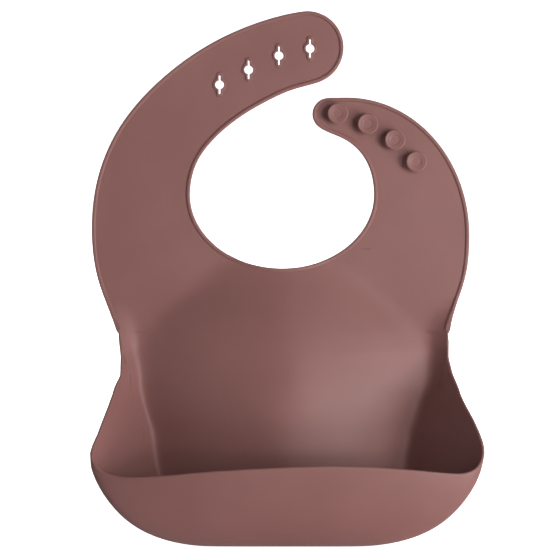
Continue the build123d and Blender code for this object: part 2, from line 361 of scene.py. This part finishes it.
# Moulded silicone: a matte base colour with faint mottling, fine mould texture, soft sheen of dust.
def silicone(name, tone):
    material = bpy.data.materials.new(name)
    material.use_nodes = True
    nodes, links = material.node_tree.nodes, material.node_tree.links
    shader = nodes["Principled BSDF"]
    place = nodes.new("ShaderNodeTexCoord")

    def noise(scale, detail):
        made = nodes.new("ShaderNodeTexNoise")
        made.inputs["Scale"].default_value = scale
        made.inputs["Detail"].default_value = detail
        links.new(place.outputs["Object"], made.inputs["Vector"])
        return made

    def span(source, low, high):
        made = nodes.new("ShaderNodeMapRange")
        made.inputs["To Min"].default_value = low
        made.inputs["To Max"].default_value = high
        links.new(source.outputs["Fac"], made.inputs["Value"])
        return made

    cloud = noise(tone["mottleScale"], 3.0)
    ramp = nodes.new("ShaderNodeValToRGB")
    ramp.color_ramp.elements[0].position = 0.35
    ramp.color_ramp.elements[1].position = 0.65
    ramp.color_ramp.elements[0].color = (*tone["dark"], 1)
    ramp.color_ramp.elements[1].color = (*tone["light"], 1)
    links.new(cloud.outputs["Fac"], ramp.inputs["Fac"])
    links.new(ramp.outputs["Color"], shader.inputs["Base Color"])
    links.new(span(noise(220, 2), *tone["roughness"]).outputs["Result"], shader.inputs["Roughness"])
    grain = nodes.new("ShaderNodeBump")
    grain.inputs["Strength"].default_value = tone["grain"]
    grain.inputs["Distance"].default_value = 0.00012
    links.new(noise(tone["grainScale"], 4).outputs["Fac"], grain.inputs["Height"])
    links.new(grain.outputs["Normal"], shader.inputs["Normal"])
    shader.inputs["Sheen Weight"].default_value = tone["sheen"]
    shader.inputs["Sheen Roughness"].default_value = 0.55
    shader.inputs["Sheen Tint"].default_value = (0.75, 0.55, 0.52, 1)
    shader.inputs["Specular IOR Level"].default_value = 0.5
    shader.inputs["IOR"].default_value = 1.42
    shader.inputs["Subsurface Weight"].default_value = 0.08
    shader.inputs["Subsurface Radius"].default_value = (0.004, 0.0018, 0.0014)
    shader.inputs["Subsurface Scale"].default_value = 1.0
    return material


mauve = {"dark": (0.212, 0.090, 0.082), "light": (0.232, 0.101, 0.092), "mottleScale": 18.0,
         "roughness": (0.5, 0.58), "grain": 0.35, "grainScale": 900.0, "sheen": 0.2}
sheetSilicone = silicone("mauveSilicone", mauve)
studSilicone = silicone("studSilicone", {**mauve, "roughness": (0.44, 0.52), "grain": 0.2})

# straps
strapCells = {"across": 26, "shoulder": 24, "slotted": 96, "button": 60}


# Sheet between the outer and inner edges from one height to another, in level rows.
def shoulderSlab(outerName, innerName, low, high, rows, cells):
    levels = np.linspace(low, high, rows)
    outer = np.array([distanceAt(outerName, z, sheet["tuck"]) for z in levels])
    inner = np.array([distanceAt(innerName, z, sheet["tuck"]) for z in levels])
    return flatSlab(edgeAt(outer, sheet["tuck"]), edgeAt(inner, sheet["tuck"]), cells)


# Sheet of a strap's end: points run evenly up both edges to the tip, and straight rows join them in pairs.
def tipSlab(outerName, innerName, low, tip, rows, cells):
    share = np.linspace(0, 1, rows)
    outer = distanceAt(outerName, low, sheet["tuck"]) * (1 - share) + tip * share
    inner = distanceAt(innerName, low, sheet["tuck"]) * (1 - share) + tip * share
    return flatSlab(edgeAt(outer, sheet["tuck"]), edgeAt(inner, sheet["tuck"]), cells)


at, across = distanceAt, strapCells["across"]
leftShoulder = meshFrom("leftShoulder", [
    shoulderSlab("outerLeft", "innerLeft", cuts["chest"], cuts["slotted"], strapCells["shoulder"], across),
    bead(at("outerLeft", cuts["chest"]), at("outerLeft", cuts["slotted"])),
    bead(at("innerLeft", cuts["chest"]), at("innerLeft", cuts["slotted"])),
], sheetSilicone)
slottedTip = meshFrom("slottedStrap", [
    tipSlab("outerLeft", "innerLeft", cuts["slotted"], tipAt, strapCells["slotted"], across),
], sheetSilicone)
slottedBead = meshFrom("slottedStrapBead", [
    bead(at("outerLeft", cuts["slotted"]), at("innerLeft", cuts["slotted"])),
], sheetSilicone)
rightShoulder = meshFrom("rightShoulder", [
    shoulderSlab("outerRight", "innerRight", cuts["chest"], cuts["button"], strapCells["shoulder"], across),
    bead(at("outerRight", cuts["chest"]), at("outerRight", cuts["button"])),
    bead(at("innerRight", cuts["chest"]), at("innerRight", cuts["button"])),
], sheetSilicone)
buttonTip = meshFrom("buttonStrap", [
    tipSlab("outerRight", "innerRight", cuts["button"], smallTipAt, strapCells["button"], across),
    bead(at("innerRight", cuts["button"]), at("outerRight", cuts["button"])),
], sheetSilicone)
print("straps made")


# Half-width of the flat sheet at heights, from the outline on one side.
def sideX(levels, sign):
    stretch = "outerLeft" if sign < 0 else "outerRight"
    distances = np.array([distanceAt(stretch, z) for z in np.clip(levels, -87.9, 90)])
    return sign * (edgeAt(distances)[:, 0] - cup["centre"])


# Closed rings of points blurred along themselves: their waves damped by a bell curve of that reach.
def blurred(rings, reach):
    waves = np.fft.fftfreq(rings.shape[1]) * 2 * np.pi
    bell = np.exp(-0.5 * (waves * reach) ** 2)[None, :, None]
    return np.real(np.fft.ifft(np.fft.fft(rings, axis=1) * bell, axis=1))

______

=== Exercise requirements ===
Return each line of the data exactly as written above.

=== Result of this exercise ===
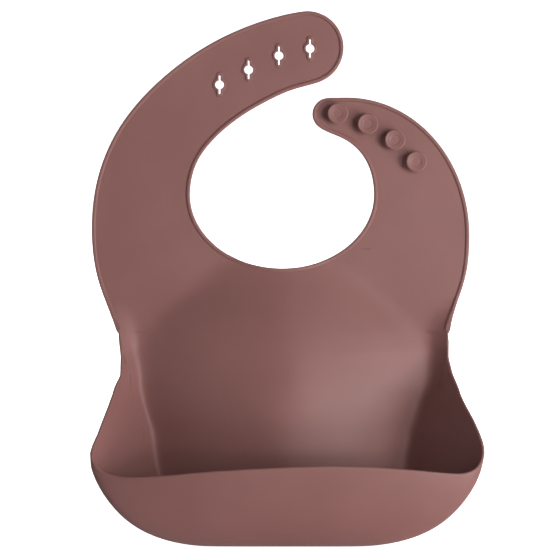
Continue the build123d and Blender code for this object: part 2, from line 361 of scene.py. This part finishes it.
# Moulded silicone: a matte base colour with faint mottling, fine mould texture, soft sheen of dust.
def silicone(name, tone):
    material = bpy.data.materials.new(name)
    material.use_nodes = True
    nodes, links = material.node_tree.nodes, material.node_tree.links
    shader = nodes["Principled BSDF"]
    place = nodes.new("ShaderNodeTexCoord")

    def noise(scale, detail):
        made = nodes.new("ShaderNodeTexNoise")
        made.inputs["Scale"].default_value = scale
        made.inputs["Detail"].default_value = detail
        links.new(place.outputs["Object"], made.inputs["Vector"])
        return made

    def span(source, low, high):
        made = nodes.new("ShaderNodeMapRange")
        made.inputs["To Min"].default_value = low
        made.inputs["To Max"].default_value = high
        links.new(source.outputs["Fac"], made.inputs["Value"])
        return made

    cloud = noise(tone["mottleScale"], 3.0)
    ramp = nodes.new("ShaderNodeValToRGB")
    ramp.color_ramp.elements[0].position = 0.35
    ramp.color_ramp.elements[1].position = 0.65
    ramp.color_ramp.elements[0].color = (*tone["dark"], 1)
    ramp.color_ramp.elements[1].color = (*tone["light"], 1)
    links.new(cloud.outputs["Fac"], ramp.inputs["Fac"])
    links.new(ramp.outputs["Color"], shader.inputs["Base Color"])
    links.new(span(noise(220, 2), *tone["roughness"]).outputs["Result"], shader.inputs["Roughness"])
    grain = nodes.new("ShaderNodeBump")
    grain.inputs["Strength"].default_value = tone["grain"]
    grain.inputs["Distance"].default_value = 0.00012
    links.new(noise(tone["grainScale"], 4).outputs["Fac"], grain.inputs["Height"])
    links.new(grain.outputs["Normal"], shader.inputs["Normal"])
    shader.inputs["Sheen Weight"].default_value = tone["sheen"]
    shader.inputs["Sheen Roughness"].default_value = 0.55
    shader.inputs["Sheen Tint"].default_value = (0.75, 0.55, 0.52, 1)
    shader.inputs["Specular IOR Level"].default_value = 0.5
    shader.inputs["IOR"].default_value = 1.42
    shader.inputs["Subsurface Weight"].default_value = 0.08
    shader.inputs["Subsurface Radius"].default_value = (0.004, 0.0018, 0.0014)
    shader.inputs["Subsurface Scale"].default_value = 1.0
    return material


mauve = {"dark": (0.212, 0.090, 0.082), "light": (0.232, 0.101, 0.092), "mottleScale": 18.0,
         "roughness": (0.5, 0.58), "grain": 0.35, "grainScale": 900.0, "sheen": 0.2}
sheetSilicone = silicone("mauveSilicone", mauve)
studSilicone = silicone("studSilicone", {**mauve, "roughness": (0.44, 0.52), "grain": 0.2})

# straps
strapCells = {"across": 26, "shoulder": 24, "slotted": 96, "button": 60}


# Sheet between the outer and inner edges from one height to another, in level rows.
def shoulderSlab(outerName, innerName, low, high, rows, cells):
    levels = np.linspace(low, high, rows)
    outer = np.array([distanceAt(outerName, z, sheet["tuck"]) for z in levels])
    inner = np.array([distanceAt(innerName, z, sheet["tuck"]) for z in levels])
    return flatSlab(edgeAt(outer, sheet["tuck"]), edgeAt(inner, sheet["tuck"]), cells)


# Sheet of a strap's end: points run evenly up both edges to the tip, and straight rows join them in pairs.
def tipSlab(outerName, innerName, low, tip, rows, cells):
    share = np.linspace(0, 1, rows)
    outer = distanceAt(outerName, low, sheet["tuck"]) * (1 - share) + tip * share
    inner = distanceAt(innerName, low, sheet["tuck"]) * (1 - share) + tip * share
    return flatSlab(edgeAt(outer, sheet["tuck"]), edgeAt(inner, sheet["tuck"]), cells)


at, across = distanceAt, strapCells["across"]
leftShoulder = meshFrom("leftShoulder", [
    shoulderSlab("outerLeft", "innerLeft", cuts["chest"], cuts["slotted"], strapCells["shoulder"], across),
    bead(at("outerLeft", cuts["chest"]), at("outerLeft", cuts["slotted"])),
    bead(at("innerLeft", cuts["chest"]), at("innerLeft", cuts["slotted"])),
], sheetSilicone)
slottedTip = meshFrom("slottedStrap", [
    tipSlab("outerLeft", "innerLeft", cuts["slotted"], tipAt, strapCells["slotted"], across),
], sheetSilicone)
slottedBead = meshFrom("slottedStrapBead", [
    bead(at("outerLeft", cuts["slotted"]), at("innerLeft", cuts["slotted"])),
], sheetSilicone)
rightShoulder = meshFrom("rightShoulder", [
    shoulderSlab("outerRight", "innerRight", cuts["chest"], cuts["button"], strapCells["shoulder"], across),
    bead(at("outerRight", cuts["chest"]), at("outerRight", cuts["button"])),
    bead(at("innerRight", cuts["chest"]), at("innerRight", cuts["button"])),
], sheetSilicone)
buttonTip = meshFrom("buttonStrap", [
    tipSlab("outerRight", "innerRight", cuts["button"], smallTipAt, strapCells["button"], across),
    bead(at("innerRight", cuts["button"]), at("outerRight", cuts["button"])),
], sheetSilicone)
print("straps made")


# Half-width of the flat sheet at heights, from the outline on one side.
def sideX(levels, sign):
    stretch = "outerLeft" if sign < 0 else "outerRight"
    distances = np.array([distanceAt(stretch, z) for z in np.clip(levels, -87.9, 90)])
    return sign * (edgeAt(distances)[:, 0] - cup["centre"])


# Closed rings of points blurred along themselves: their waves damped by a bell curve of that reach.
def blurred(rings, reach):
    waves = np.fft.fftfreq(rings.shape[1]) * 2 * np.pi
    bell = np.exp(-0.5 * (waves * reach) ** 2)[None, :, None]
    return np.real(np.fft.ifft(np.fft.fft(rings, axis=1) * bell, axis=1))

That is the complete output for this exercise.